Federer y Nadal, aquellas pequeñas cosas
Se extraña del que se va no tanto sus virtudes, comunes en los demás, como sus manías inofensivas, a veces detestables, que lo convierten en único y dejan, al desaparecer, un agujero imposible de rellenar


Impresionante carga de dinamita de Roger Federer en su carta de despedida a Rafa Nadal: “Todos esos rituales. Juntar tus botellas de agua como si fueran soldados de juguete en formación, arreglarte el pelo, ajustar tu ropa interior. Todo eso con la máxima intensidad. En secreto, me encantaba todo el asunto. Porque era tan único, tan tú”. Toca Federer una de esas pequeñas cosas que consideramos parte del paisaje varios peldaños por debajo de los puntos de partido, las victorias y los trofeos: o sea, cosas que vamos a echar en falta porque de tan rutinarias ya damos por hecho. ¿Qué pensaba el tipo que estaba al otro lado de la red? ¿Qué pensaba el rival con el que Nadal ha hecho uno de los viajes más impresionantes de la historia del deporte, un viaje de casi 20 años que empezó con el español saliendo a la pista (“había oído hablar de ti”) en Miami “con tu camiseta roja sin mangas, mostrando esos bíceps”, y que acabó con los dos en Londres sentados uno junto al otro, llorando agarrados de la mano? ¿Qué pensaba Federer en medio del partido, con las pulsaciones disparadas, cuando en el cambio de pista Nadal ordenaba sus botellas y antes de sacar se tiraba del calzoncillo, se colocaba el pelo detrás de la oreja, se soplaba la mano y se la llevaba a la frente? Lo ha contado en esa carta.

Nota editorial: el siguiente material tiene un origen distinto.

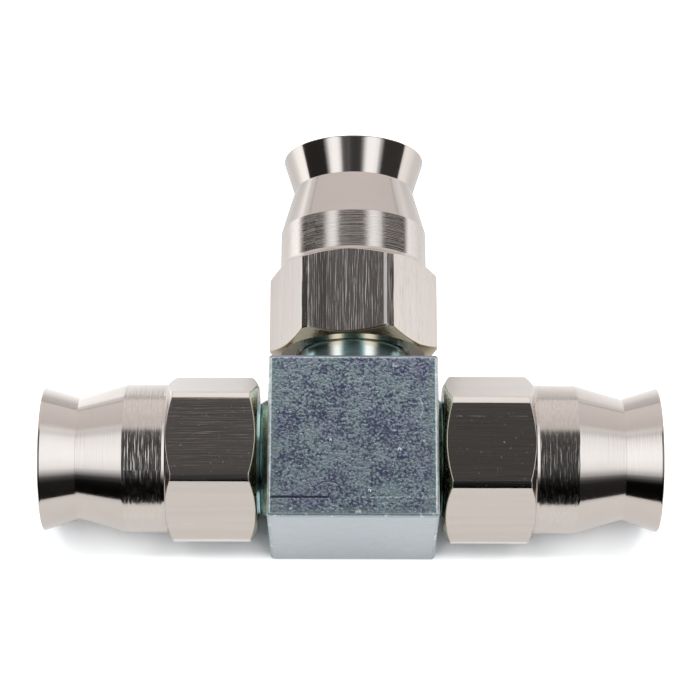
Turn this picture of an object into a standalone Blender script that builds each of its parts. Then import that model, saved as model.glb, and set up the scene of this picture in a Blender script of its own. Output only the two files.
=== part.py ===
"""Three-way fitting for braided hose: a square steel tee body with three turned
spigots, a hexagonal socket screwed on each, and a clamping olive inside each socket.

Metres, +Z up. The origin is the centre of the block's underside, on which the
fitting lies. The straight run goes along X and the branch points along +Y.
"""
import math

import bmesh
import bpy
from mathutils import Matrix, Vector

# Square block
BLOCK_WIDTH = 0.0160
BLOCK_DEPTH = 0.01575
BLOCK_HEIGHT = 0.0160
BLOCK_EDGE_BEVEL = 0.00036

# Ports: gap from the block's face to the socket, and the socket's turn in degrees
GAP_LEFT = 0.00102
GAP_RIGHT = 0.00057
GAP_REAR = 0.00247
TURN_LEFT = 1.2
TURN_RIGHT = 3.1
TURN_REAR = -4.8

# Spigot, from the block's face outwards
THREAD_RADIUS = 0.0047
THREAD_LENGTH = 0.0051
THREAD_END_CHAMFER = 0.0004
RELIEF_DEPTH = 0.0004
RELIEF_LENGTH = 0.0009
SHANK_STEP = 0.0006
SHANK_LENGTH = 0.0017
COLLAR_STEP = 0.00055
COLLAR_LENGTH = 0.00082
BORE_RADIUS = 0.0012
NIPPLE_WALL = 0.00055
NIPPLE_LENGTH = 0.0065
NIPPLE_TIP_CHAMFER = 0.00025
SEAT_RISE = 0.00135
SEAT_LENGTH = 0.0016
DRILL_POINT = 0.0007
DRILL_PAST_CENTRE = 0.0005

# Olive
TUBE_WALL = 0.0007
OLIVE_WALL = 0.0011
OLIVE_LENGTH = 0.0042
OLIVE_TAIL_LENGTH = 0.0026
OLIVE_TAIL_WALL = 0.00035
OLIVE_EDGE = 0.00015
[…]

Le encantaba secretamente: reconocía en esas manías pequeñas, en esas grandes supersticiones, la esencia de Nadal. ¿No se termina queriendo, queriendo de verdad, al tipo que te ha obligado a ser mejor tenista, a entrenar más horas, a ganar más títulos de los que, seguramente, no tendrías de no tener a tu nemésis apretándote en las canchas? Sí, uno se cree que las va a matar el tiempo o la ausencia, como cantaba Serrat, pero esas pequeñas cosas en las que reparó Federer son las mismas con las que echamos de verdad a alguien: se extraña del que se va no tanto sus virtudes, comunes en los demás, como sus manías inofensivas, a veces detestables, que lo convierten en único y dejan, al desaparecer, un agujero imposible de rellenar.